Nei luoghi in cui la donna rivendica, con la propria libertà, il proprio piacere, l’insofferenza maschile per la sua duttilità, la sua ribellione all’esclusività – la gelosia è il primo e fondante dei sentimenti proprietari: dev’essere mia, non deve provare amore né piacere con altri, e il modo per impedirglielo è tenerla prigioniera, fisicamente o economicamente o psicologicamente – e, all’estremo, il punto estremo di quella trafila, ucciderla. Non sarà di nessun altro.

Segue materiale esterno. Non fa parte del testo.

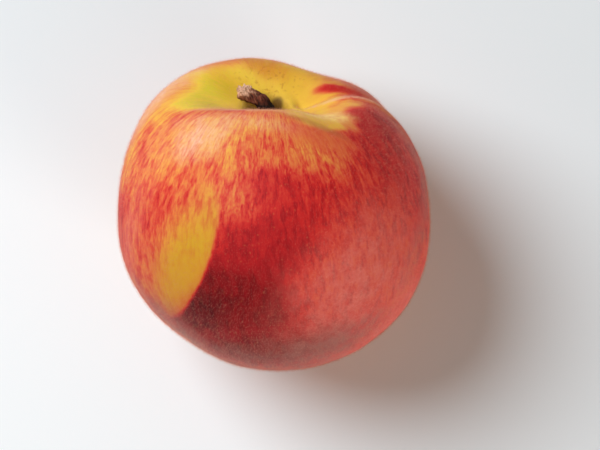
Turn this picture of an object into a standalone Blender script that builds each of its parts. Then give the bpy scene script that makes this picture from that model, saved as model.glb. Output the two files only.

Dicono che abbia detto così lo scellerato insulso assassino di Giulia, e magari pensa che gli sia successa una cosa speciale: gli sia “scattata”.

 
Una ragazza può aver voglia di dire “sono tua”, ma la condizione è che l’offerta sia revocabile in qualunque momento. Non è davvero tua. Né tua né di altri: è sua. Il comandamento prosciugato dice: non desiderare la donna d’altri. Subito prima della roba. Il comandamento era lungimirante, fatto da uomini maschi, da un Dio maschio, sapeva che una donna è tanto più desiderabile quanto più è desiderata da altri, e ad altri può essere portata via – e farsene belli. Non dice: non desiderare l’uomo d’altre, perché l’uomo è suo proprio, per definizione, e perché basta la prima metà: Non desiderare. La donna che desidera è una mignotta, direbbe bene Paola Cortellesi.